On parle en permanence du fait que 80 % des cancers de l'enfant guérissent, mais certains ne guérissent pas. Parmi lesquels, le glioblastome du tronc cérébral : cela fait 40 ans que l'on ne parvient pas à le guérir. C'est un sujet de recherche prioritaire. Il faut aussi analyser et partager les données pour améliorer la prévention, seulement 5 à 8 % des cancers pédiatriques sont d'origine génétique.
Il reste encore à savoir quelle somme sera allouée à de tels projets dans le cadre du plan, sachant que le ministère de la Recherche a déjà promis en 2019 de consacrer 5 millions aux cancers pédiatriques d'ici 2025.
Le précédent plan cancer 2014-2019 était le premier plan à disposer d'une section consacrée aux cancers pédiatriques. Quel bilan en tirez-vous ?
Grâce à ce plan, on a eu six centres labellisés de phase précoce (CLIP²) pédiatriques par l'INCa, ce qui a permis le recrutement d'enfants dans des programmes de recherche. Leur visibilité est encore imparfaite. Nous avions financé une étude qui avait montré un défaut d'information : tous les médecins ne savent pas qu'il est possible de faire entrer leurs patients dans ces centres de phase précoce. Il y a aussi des difficultés d'hébergement et de transport pour y accéder.
On a aussi assisté au démarrage du séquençage des tumeurs de l'enfant que nous avons financé conjointement avec les pouvoirs publics et la fondation ARC. Les tumeurs de chaque enfant en rechute sont génotypées dans le cadre du plan France médecine génomique 2025.
L'année 2020 a été compliquée pour beaucoup de patients atteints de cancer. Qu'en a-t-il été pour le cas particulier des cancers pédiatriques ?
Ces patients sont habitués à être isolés à l'hôpital, mais cette année, ils l'ont été encore davantage. Les parents n'ont pas pu être présents et il n'y a pas du tout eu d'animation à l'hôpital. Nous avons organisé des distributions de masque et de gel pour les familles.
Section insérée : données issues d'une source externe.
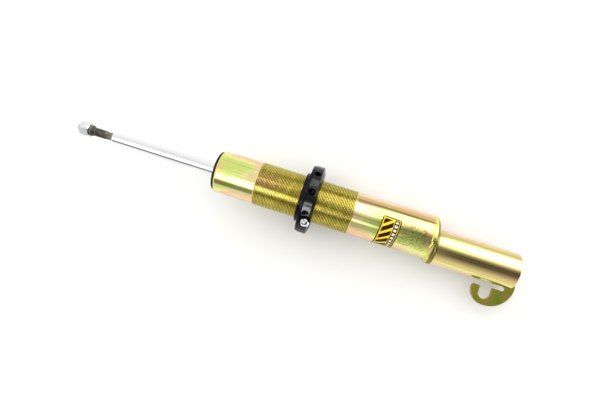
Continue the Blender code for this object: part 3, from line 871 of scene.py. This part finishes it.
def adjuster_ring():
    profile = [(RING_HIGH, RING_R), (RING_CONE, RING_R), (RING_CONE + 2.7 * MM, RING_BACK_R),
               (RING_LOW, RING_BACK_R - 1.0 * MM), (RING_LOW, RING_BORE_R), (RING_HIGH, RING_BORE_R)]
    ring = turned("clamp_ring", profile, 0.5 * MM, 240)
    lift, chamfer = 3 * MM, 0.3 * MM
    depth = [(0, HOLE_R + lift + chamfer), (lift, HOLE_R + chamfer), (lift + 0.5 * MM, HOLE_R),
             (lift + HOLE_DEPTH, HOLE_R), (lift + HOLE_DEPTH + 2 * MM, 0.2 * MM)]
    for turn in FIRST_HOLE + 360 / HOLES * np.arange(HOLES):
        if abs(turn - SLIT_TURN) > SOLID_TURN:
            start = Vector(around(turn, RING_R + lift, HOLE_X))
            take(ring, spindle("hole", depth, start, Vector(around(turn, 0, HOLE_X)) - start))
    middle, along = pinch_line()
    pocket = [(0, POCKET_R), (THROUGH, POCKET_R)]
    take(ring, spindle("pocket", pocket, middle + along * (PINCH_SEAT - GAP), along, 64))
    bore = [(-THROUGH, PINCH_SHANK_R + GAP), (THROUGH, PINCH_SHANK_R + GAP)]
    take(ring, spindle("bore", bore, middle, along))
    ends = around(SLIT_TURN, np.array([26, 52]) * MM, HOLE_X).astype(np.float32)
    half = np.array([(-12 * MM, -1), (12 * MM, -1), (12 * MM, 1), (-12 * MM, 1)])
    corner = half[:, :1] * np.array([1, 0, 0]) + half[:, 1:] * SLIT_WIDTH / 2 * np.array(along)
    take(ring, skin("slit", ends[:, None] + corner[None]))
    ring.data.shade_smooth()
    ring.data.set_sharp_from_angle(angle=np.radians(28))
    return ring


clamp_ring = adjuster_ring()
clamp_ring.data.materials.clear()
coat(clamp_ring, anodised)
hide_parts("adjuster_ring")
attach(clamp_ring, "adjuster_ring")

# %% [markdown]
# The pinch screw is a socket head cap screw. Its rows are circles, except for two that take the hexagon's
# shape in the socket, and the last row narrows the well almost to a point, as a drill leaves it.

# %% Pinch screw


def pinch_screw():
    """A socket head cap screw: round head, chamfered rim, and a hexagonal well in the middle."""
    middle, along = pinch_line()
    cols, seat, top = 96, PINCH_SEAT, PINCH_SEAT + PINCH_HEAD
    profile = [(-PINCH_END, PINCH_SHANK_R - 0.8 * MM), (-PINCH_END + 0.8 * MM, PINCH_SHANK_R),
               (seat, PINCH_SHANK_R), (seat, PINCH_HEAD_R - 0.4 * MM), (seat + 0.4 * MM, PINCH_HEAD_R),
               (top - 0.9 * MM, PINCH_HEAD_R), (top - 0.3 * MM, PINCH_HEAD_R - 0.3 * MM),
               (top, PINCH_HEAD_R - 0.9 * MM), (top, 4.1 * MM), (top - 0.5 * MM, 3.0 * MM),
               (top - 4.0 * MM, 3.0 * MM), (top - 5.2 * MM, 0.3 * MM)]
    shape = np.ones((len(profile), cols))
    shape[-3:-1] = hexagon_r(cols, 2.0)
    return spindle("pinch_screw", profile, middle, along, cols, shape, sharp=30)


cap_screw = coat(pinch_screw(), bright_zinc)
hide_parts("clamp_screw")
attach(cap_screw, "clamp_screw")

# %% [markdown]
# The label is a printed film wrapped round the body, a little crooked, as labels are. Its grid runs from
# the middle out to a rounded rectangle, and its own UV map holds millimetres, so that the print can be
# laid out in real sizes: a dark border, a yellow field with dark diagonal bars, and a strip of pale dashes.

# %% Label
LABEL_HIGH, LABEL_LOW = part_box("label")[0].x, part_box("label")[1].x
LABEL_TURNS = (-19.0, 98.0)
LABEL_R = BODY_R + 0.12 * MM
LABEL_LEAN = np.radians(-2.5)
LABEL_CORNER, LABEL_BORDER = 3.0, 1.5
LABEL_HALF = ((LABEL_LOW - LABEL_HIGH) / 2 / MM,
              np.radians(LABEL_TURNS[1] - LABEL_TURNS[0]) * BODY_R / 2 / MM)


def rounded_rectangle(half_x, half_y, corner, count=160):
    """Where rays from the middle meet a rectangle with round corners, in millimetres.

    A point is outside where its distance past the corner centres is more than the corner radius, and
    halving the reach of each ray finds the edge.
    """
    turn = np.arange(count) / count * 2 * np.pi
    ray = np.stack([np.cos(turn), np.sin(turn)], 1)
    reach = np.min(np.array([half_x, half_y]) / np.maximum(np.abs(ray), 1e-9), axis=1)
    low, high = np.zeros(count), reach
    for _ in range(30):
        mid = (low + high) / 2
        past = np.maximum(np.abs(ray * mid[:, None]) - [half_x - corner, half_y - corner], 0)
        outside = np.linalg.norm(past, axis=1) > corner
        low, high = np.where(outside, low, mid), np.where(outside, mid, high)
    return ray * low[:, None]


def label_film():
    edge = rounded_rectangle(*LABEL_HALF, LABEL_CORNER)
    share = np.append(0.002, np.linspace(0.0, 1.0, 20)[1:])
    flat = edge[None] * share[:, None, None]
    middle_x = (LABEL_HIGH + LABEL_LOW) / 2
    cos, sin = np.cos(LABEL_LEAN), np.sin(LABEL_LEAN)
    along = flat[..., 0] * cos + flat[..., 1] * sin
    round_ = flat[..., 1] * cos - flat[..., 0] * sin
    turn = sum(LABEL_TURNS) / 2 + np.degrees(round_ * MM / BODY_R)
    under, top = [around(turn, radius, middle_x + along * MM) for radius in (LABEL_R - 0.10 * MM, LABEL_R)]
    grid = np.concatenate([under, top[::-1]])
    made = skin("body_label", grid)
    shown = np.concatenate([flat, flat[::-1]]).reshape(-1, 2)
    shown = np.vstack([shown, [0, 0], [0, 0]])
    corner = np.empty(len(made.data.loops), np.int32)
    made.data.loops.foreach_get("vertex_index", corner)
    made.data.uv_layers.new(name="print").data.foreach_set("uv", shown[corner].ravel())
    return made


def label_build(finish):
    u, v, _ = finish.split(finish.node("UVMap", {"uv_map": "print"}))
    half_u, half_v = LABEL_HALF

    def block(centre_u, half_w, half_h):
        return ((u - centre_u).abs() < half_w) * (v.abs() < half_h)

    def bars(across, period, share):
        """1 on the bars of a pattern that repeats across a direction."""
        return (across / period - (across / period).floor()) < share

    inside = block(0, half_u - LABEL_BORDER, half_v - LABEL_BORDER)
    big = block(-3.2, 6.6, half_v - 3.2) * bars(u * 0.8 + v, 11.0, 0.62)
    strip = block(7.2, 3.1, half_v - 2.4)
    dashes = block(7.2, 1.7, half_v - 4.0) * bars(v, 5.4, 0.62)
    wear = finish.noise(300.0, 3.0)
    dark, field = (0.010, 0.009, 0.008), (0.80, 0.52, 0.02)
    colour = finish.mix(inside, dark, field)
    colour = finish.mix(big, colour, dark)
    colour = finish.mix(strip, colour, dark)
    colour = finish.mix(dashes * strip, colour, (0.72, 0.70, 0.60))
    return finish.grained(colour, wear, 0.3, 0.12, 1e-5)


body_label = coat(label_film(), metal("label_print", label_build, 0.0, **{"Specular IOR Level": 0.1}))
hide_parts("label")
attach(body_label, "housing")

# %% [markdown]
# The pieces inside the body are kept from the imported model. They can't be seen until the strut is taken
# apart, and each still has the finish of its own metal or rubber.

# %% Inner pieces
INNER = {
    "ground_steel": (1.0, (0.38, 0.38, 0.39), (0.52, 0.52, 0.53), 0.3, 400.0, 1e-5,
                     "cylinder_tube rebound_stop compression_shims rebound_shims piston_nut "
                     "base_valve_disc base_valve_spring base_valve_nut base_valve_bolt"),
    "sintered_iron": (0.8, (0.16, 0.16, 0.165), (0.30, 0.30, 0.31), 0.55, 900.0, 4e-5,
                      "rod_guide piston base_valve_body"),
    "seal_rubber": (0.0, (0.012,) * 3, (0.03,) * 3, 0.6, 700.0, 3e-5,
                    "oil_seal guide_o_ring rebound_bumper"),
    "bush_bronze": (1.0, (0.40, 0.28, 0.13), (0.55, 0.40, 0.20), 0.35, 500.0, 2e-5, "guide_bush"),
    "band_plastic": (0.0, (0.04, 0.07, 0.06), (0.09, 0.14, 0.12), 0.45, 600.0, 1e-5, "piston_band"),
}
for finish_name, (metallic, dark, light, gloss, scale, height, members) in INNER.items():
    look = metal(finish_name, even(dark, light, gloss, 0.2, height, scale, 3.0), metallic)
    for member in members.split():
        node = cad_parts[member]
        node.data.materials.clear()
        coat(node, look)

# %% [markdown]
# The strut rests on the ring's rim and on the end of the clamp tube, so the table is a plane through
# those two contacts. It is plain pale paper.

# %% Table
table_slope = (RING_R - TUBE_R) / -HOLE_X
TABLE_HALF = 4.0
TABLE_DROP = 0.2 * MM  # keeps the table just clear of what stands on it
print("table slope", round(table_slope, 4))


def table():
    side = np.linspace(-TABLE_HALF, TABLE_HALF, 9)
    x, y = np.meshgrid(side, side, indexing="ij")
    grid = np.stack([x, y, -TUBE_R + table_slope * x - TABLE_DROP], -1)
    return mesh_object("table", grid, quads(9, 9, False, False)[:, ::-1].tolist())


paper = coat(table(), metal("paper", lambda finish: {"Base Color": (0.72, 0.72, 0.70, 1.0),
                                                     "Roughness": 0.9}, 0.0))

# %% [markdown]
# The light is a studio of large soft panels. A long polished tube shows it as stripes along its length, so
# each panel is laid out by the angle round the strut's axis, from +Z towards -Y. STRIPES holds five sets of
# (angle, level) stops, from the rod to the clamp tube, and FROM says over which X of the light's direction
# a set takes over from the one before it. Only what shines sees them: the rest is lit by a soft dome,
# brightest on the +Y side.

# %% Studio light
PEAK = 9.0  # a ramp holds levels up to 1, so levels are divided by this and the strength puts it back
FAR_END = 1.12  # one even level, seen in faces that look past the rod's tip
DOME = 2.35
STRIPES = {
    "rod": ((-180, 1.1), (-90, 1.1), (-50, 1.0), (-22, 0.88), (-10, 0.86), (-7, 1.5), (44, 1.6),
            (50, 0.22), (72, 0.22), (80, 1.0), (180, 1.1)),
    "body_top": ((-180, 0.9), (-90, 0.95), (-30, 0.95), (-14, 1.15), (4, 1.0), (8, 1.0), (14, 2.2), (20, 6.0),
                 (31, 6.0), (40, 2.0), (48, 0.28), (70, 0.26), (80, 0.95), (180, 0.9)),
    "thread": ((-180, 0.95), (-91, 0.95), (-88, 0.5), (-66, 0.62), (-58, 2.9), (-20, 2.7), (-11, 1.1),
               (2, 0.6), (14, 0.5), (26, 0.55), (31, 1.9), (37, 1.9), (43, 0.46), (62, 0.48), (80, 0.85),
               (180, 1.0)),
    "body_low": ((-180, 1.0), (-124, 0.9), (-110, 0.6), (-102, 0.3), (-80, 0.28), (-71, 1.6), (-64, 3.4),
                 (-40, 3.2), (-26, 1.2), (-16, 0.8), (-6, 0.3), (4, 0.26), (26, 0.32), (44, 0.45),
                 (62, 0.75), (86, 0.95), (180, 0.95)),
    "clamp": ((-180, 0.95), (-134, 0.95), (-116, 0.36), (-92, 0.34), (-80, 1.8), (-68, 4.4), (-36, 4.2),
              (-20, 1.2), (-8, 0.42), (4, 0.1), (28, 0.11), (50, 0.5), (70, 0.9), (180, 0.95)),
}
FROM = {"body_top": (-0.30, -0.24), "thread": (-0.12, -0.02), "body_low": (0.08, 0.15),
        "clamp": (0.22, 0.29)}


def studio():
    """Stripes of light for what shines, and a soft dome, brightest on the +Y side, for the rest."""
    world = bpy.data.worlds.new("studio")
    bpy.context.scene.world = world
    world.use_nodes = True
    finish = Finish(world.node_tree)
    x, y, z = finish.split(finish.node("TexCoord", out="Generated"))
    lit = {name: round_ramp(finish, y, z, [(at, level / PEAK) for at, level in stops])
           for name, stops in STRIPES.items()}
    light = lit["rod"]
    for name, (start, end) in FROM.items():
        light = finish.mix(x.step(start, end), light, lit[name])
    light = finish.mix(x.step(-0.54, -0.50), (FAR_END / PEAK,) * 3, light)
    panels = finish.node("Background", None, {"Color": light, "Strength": PEAK})
    slope = (y * 0.85 - x * 0.25 + z * 0.55).max(0.0)
    level = finish.ramp(slope, [(0.0, 0.45), (0.35, 0.6), (1.0, 1.0)])
    dome = finish.node("Background", None, {"Color": level, "Strength": DOME})
    shiny = finish.node("LightPath", out="Is Glossy Ray")
    both = finish.node("MixShader", None, {0: shiny, 1: dome, 2: panels})
    finish.node("OutputWorld", None, {"Surface": both})
    print("studio", len(STRIPES), "rows of stripes,", len(finish.tree.nodes), "nodes")


studio()

# %% [markdown]
# The camera looks almost square on to the strut from about 0.6 m, through a wide lens. The strut's lower
# end is tilted a few degrees towards it and the picture is rolled so that the strut runs downhill.

# %% Camera
LENS_MM, SENSOR_MM = 25.8, 36.0
TILT, ROLL = np.radians(4.5), np.radians(17.6)
AIM = Vector((-295.2 * MM, AXIS_Y, 0))
DISTANCE = 584.4 * MM
OFF_CENTRE = (0.0011628, -0.0081395)  # where AIM falls, as tangents to the right and down

right = Vector((np.cos(TILT) * np.cos(ROLL), np.sin(ROLL), -np.sin(TILT) * np.cos(ROLL)))
down = Vector((np.cos(TILT) * np.sin(ROLL), -np.cos(ROLL), -np.sin(TILT) * np.sin(ROLL)))
ahead = Vector((-np.sin(TILT), 0, -np.cos(TILT)))
eye = AIM - DISTANCE * (ahead + right * OFF_CENTRE[0] + down * OFF_CENTRE[1])

lens = bpy.data.cameras.new("camera")
lens.sensor_width, lens.lens = SENSOR_MM, LENS_MM
camera = bpy.data.objects.new("camera", lens)
bpy.context.scene.collection.objects.link(camera)
camera.matrix_world = Matrix.Translation(eye) @ Matrix((right, -down, -ahead)).transposed().to_4x4()
bpy.context.scene.camera = camera
bpy.context.scene.view_settings.view_transform = "Standard"
print("camera", tuple(round(v, 3) for v in eye), "lens", LENS_MM, "mm")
Des spécialistes nous font part de retard de diagnostic mais il faudra attendre sur le long terme pour savoir s'il y a eu un effet.
Par ailleurs, il y a eu un peu moins de recrutement dans les essais cliniques pendant une courte période de temps. Une enquête menée par la Société française de lutte contre les cancers et les leucémies de l'enfant et de l'adolescent (SFCE) a révélé que le nombre de cas de Covid-19 a été plutôt limité en oncopédiatrie.
En ce qui concerne l'association Imagine for Margo. Nous avons été obligés de repenser nos événements de collecte de fonds, mais nous sommes parvenus à recueillir près de 1,4 million d'euros lors de notre course connectée en septembre, contre 1,8 million l'année dernière. Nous avons déployé le concept dans d’autres associations européennes et nous avons réussi ainsi à rassembler 3 millions d'euros.